As I saw those possibilities unfolding before me, never stopping -- not yet -- to consider that I was not the only one who might have some new toys to play with, I thought long and hard about the Buddhist concept of Right Speech. Right -- or skillful -- speech is that which is truthful, helpful and timely. What would Buddha have done with his e-mail account? Not much, very likely. Because a great deal of what passes for communication via e-mail is neither truthful, helpful nor timely. And the Buddhists have certainly got their assessment of karma dead right: Wrong speech tends to boomerang on you and smack you in the mouth. Hard.
The very existence of cellphones and e-mail seems to have provoked a new abundance of speech, most of it purposeless and time-wasting, and some of it harmful and dangerous. Both technologies must surely have increased the amount of gossip in the world.

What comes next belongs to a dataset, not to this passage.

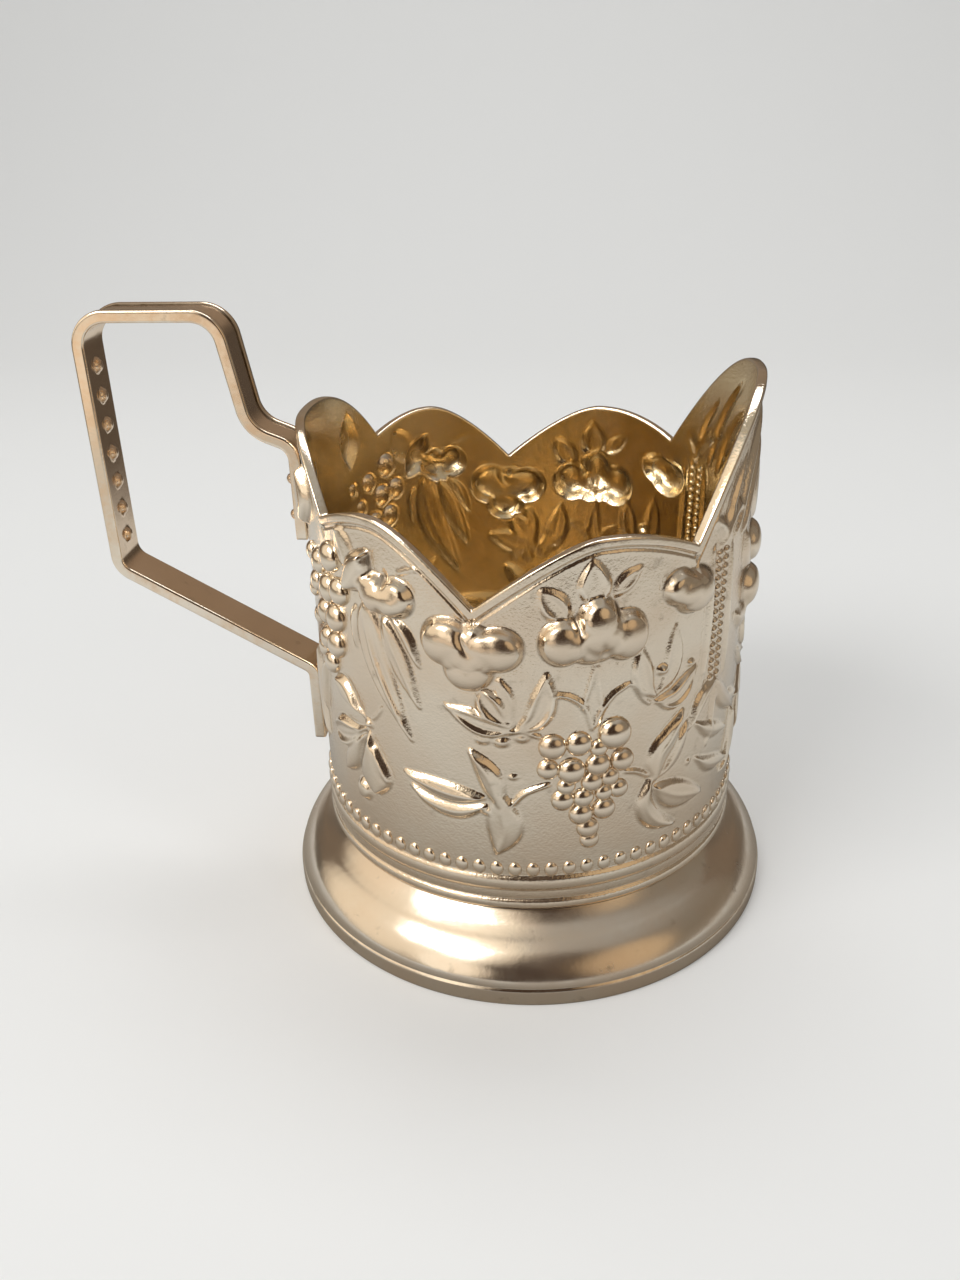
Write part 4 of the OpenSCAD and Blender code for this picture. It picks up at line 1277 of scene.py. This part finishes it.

And as Ernst Bloch once observed: "Gossip is anger sent to the wrong address." I didn't want a cellphone, because I wanted less speech in my life, not more. And e-mail was beginning to look like little more than an opportunity to do the writing and the talking that I should have been doing elsewhere.

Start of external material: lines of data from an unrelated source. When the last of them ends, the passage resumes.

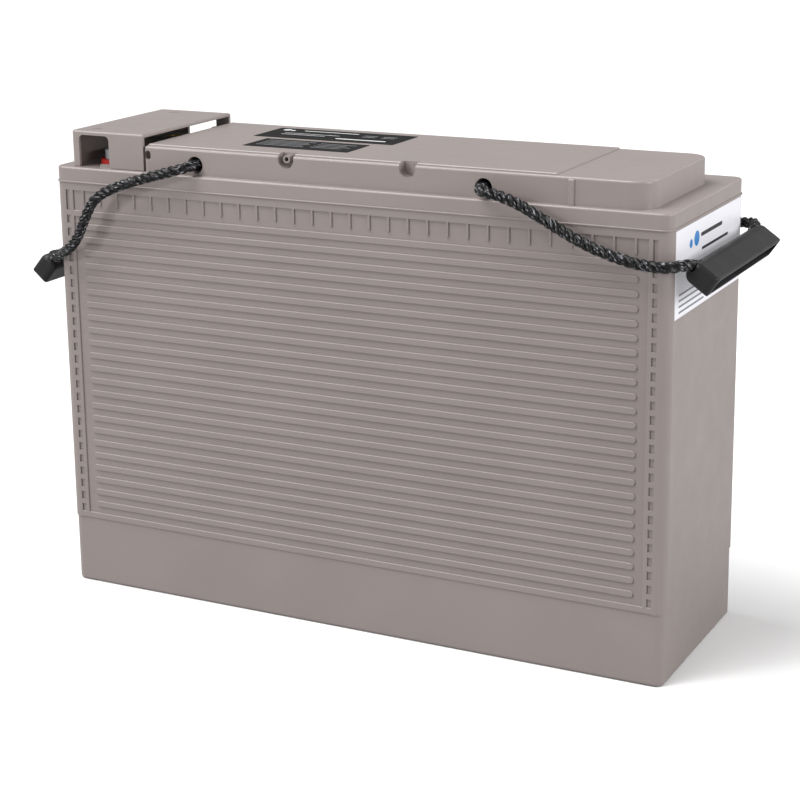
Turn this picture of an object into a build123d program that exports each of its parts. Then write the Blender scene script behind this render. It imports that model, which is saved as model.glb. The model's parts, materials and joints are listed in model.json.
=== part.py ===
"""Front-terminal AGM deep cycle battery, built as an assembly of separate pieces.

Millimetres, +Z up. The origin is the centre of the container's underside, +X runs along the
length away from the terminals, and +Y runs towards the back.
"""
from build123d import *
import math
import os

# ---- case: driving dimensions --------------------------------------------------------------
LENGTH = 395.0
DEPTH = 125.0
SEAM_Z = 258.0              # top of the container, where the lid is welded on
CORNER_R = 6.0
SIDE_WALL = 3.5
END_WALL = 4.0
FLOOR = 4.0
CELLS = 6
PARTITION = 2.0

# ---- relief moulded into the two long sides ------------------------------------------------
FOOT_TOP = 43.0             # plain zone below the ribs
FOOT_INSET = 0.6
FOOT_EDGE_R = 2.0
RELIEF = 0.9                # depth of the field between the ribs
ROOT = 0.5                  # how far a rib's root runs into the wall behind it
FIELD_HALF = 190.1          # half length of the sunk field
FIELD_TOP = 253.4
RIB_PITCH = 8.09
RIB_HEIGHT = 3.9
RIB_GAPS = 24
RIB_HALF = 179.4            # half length of a round-ended rib
RIB_EDGE_R = 0.45
POST_IN, POST_OUT = 184.8, 187.4        # upright rib beside each corner
LADDER_BAR = 3.2            # height of the bars between the small pockets
BAND_RIB_WIDTH = 1.3
BAND_RIB_PITCH = 12.25
BAND_RIBS_PER_HALF = 15
BAND_RIB_FOOT = 244.8

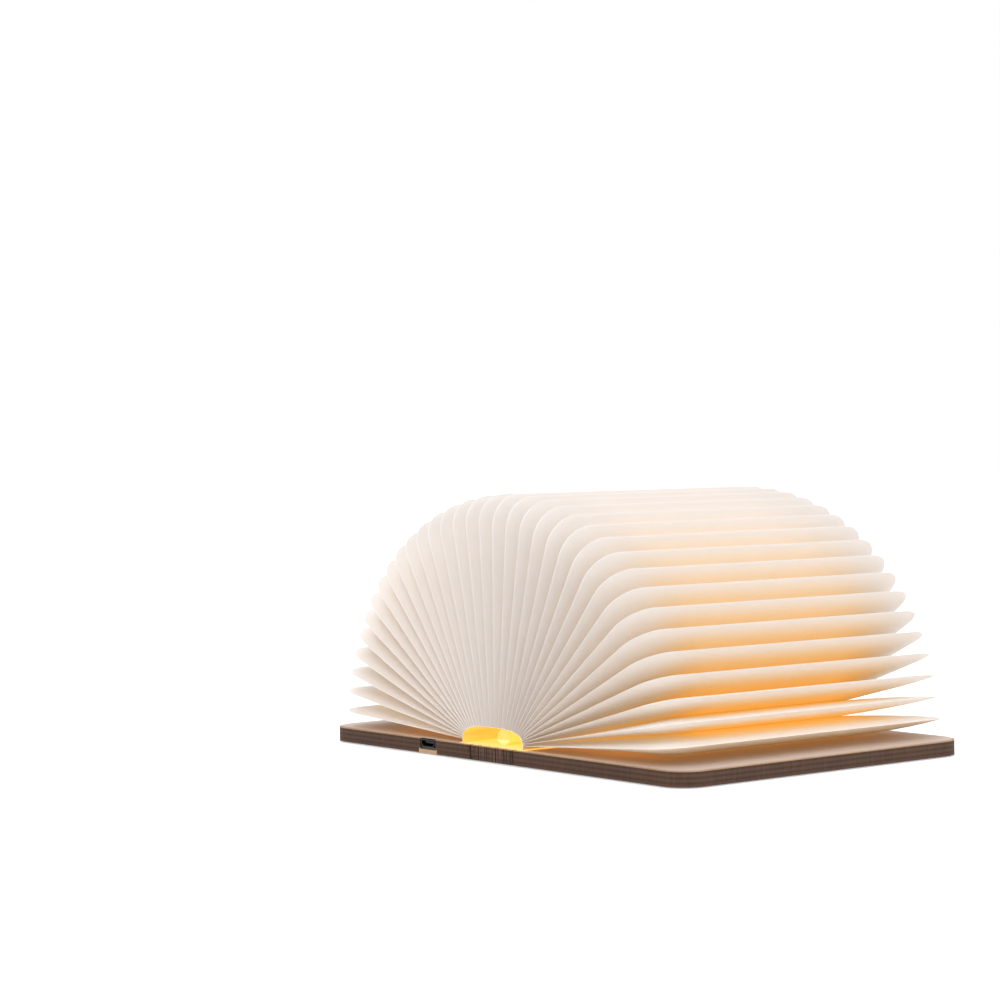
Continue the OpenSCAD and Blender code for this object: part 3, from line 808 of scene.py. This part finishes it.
# place, size and power
lamps = {
    "keyLamp": ((0.5, -0.9, 0.9), 0.8, 6.0),
    "fillLamp": ((1.0, 0.3, 0.5), 0.9, 3.1),
    "topLamp": ((-0.3, 0.1, 1.1), 1.0, 4.0),
}
makeActive()
bpy.ops.mesh.primitive_plane_add(size=8, location=(0, 0, -0.0004))
floor = bpy.context.active_object
floor.name = "floor"


def seenRay(tree):
    # 1 for what the camera sees, straight or through a reflection, and 0 for light that falls on things
    seen = addNode(tree, "LightPath").outputs
    mirrored = maths(tree, "MAXIMUM", seen["Is Glossy Ray"], seen["Is Transmission Ray"])
    return maths(tree, "MAXIMUM", seen["Is Camera Ray"], mirrored)


def makeFloor():
    material, tree, shader = startMaterial("floorPaper", Roughness=0.8, Emission_Strength=1.0)
    place = objectPlace(tree)
    speck = placeGroup(tree, fineSpeckle, Vector=place, Scale=40.0)
    fleck = maths(tree, "MULTIPLY", speck["Tone"], 0.02)
    base = blendColours(tree, fleck, studio["floor"], studio["floorFleck"])
    tree.links.new(base, shader.inputs["Base Color"])
    away = remap(
        tree, lengthOf(tree, place), studio["whiteFrom"], studio["whiteTo"], studio["whiteBeside"], 1.0
    )
    bright = maths(tree, "MULTIPLY", seenRay(tree), away)
    white = addNode(tree, "CombineColor", None, i0=bright, i1=bright, i2=bright)
    tree.links.new(white.outputs[0], shader.inputs["Emission Color"])
    tree.links.new(remap(tree, speck["Tone"], 0.3, 0.7, 0.75, 0.85), shader.inputs["Roughness"])
    return material


def makeWorld():
    world = bpy.data.worlds.new("studioWorld")
    bpy.context.scene.world = world
    world.use_nodes = True
    tree = world.node_tree
    background = tree.nodes["Background"]
    background.inputs["Color"].default_value = (1, 1, 1, 1)
    strength = remap(tree, seenRay(tree), 0.0, 1.0, studio["world"], 1.0, smooth=False)
    tree.links.new(strength, background.inputs["Strength"])


def addLamp(name, place, size, power):
    bpy.ops.object.light_add(type="AREA", location=place)
    lamp = bpy.context.active_object
    lamp.name = name
    lamp.data.shape = "SQUARE"
    lamp.data.size = size
    lamp.data.energy = power
    lamp.rotation_euler = (Vector(studio["aim"]) - Vector(place)).to_track_quat("-Z", "Y").to_euler()


floor.data.materials.append(makeFloor())
makeWorld()
for name, values in lamps.items():
    addLamp(name, *values)
print("studio ready")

But my efforts to rein in the distancing and distracting effects of the computer were poorly timed. I had left it too late. On our return from a Pet Shop Boys concert -- an evening that began with her telling me to stop staring at her, in the car, and that ended with my asking her to tell me what the hell was going on -- my girlfriend told me that she wanted to leave. Which of course sent me straight to the computer to tell Louise all about it, in a fit of panic and longing that obliterated all my clever talk about karma and moral standards.
Of course I asked my girlfriend if there was someone else. She said no. I asked her again. She said no, again. And I believed her. Sort of.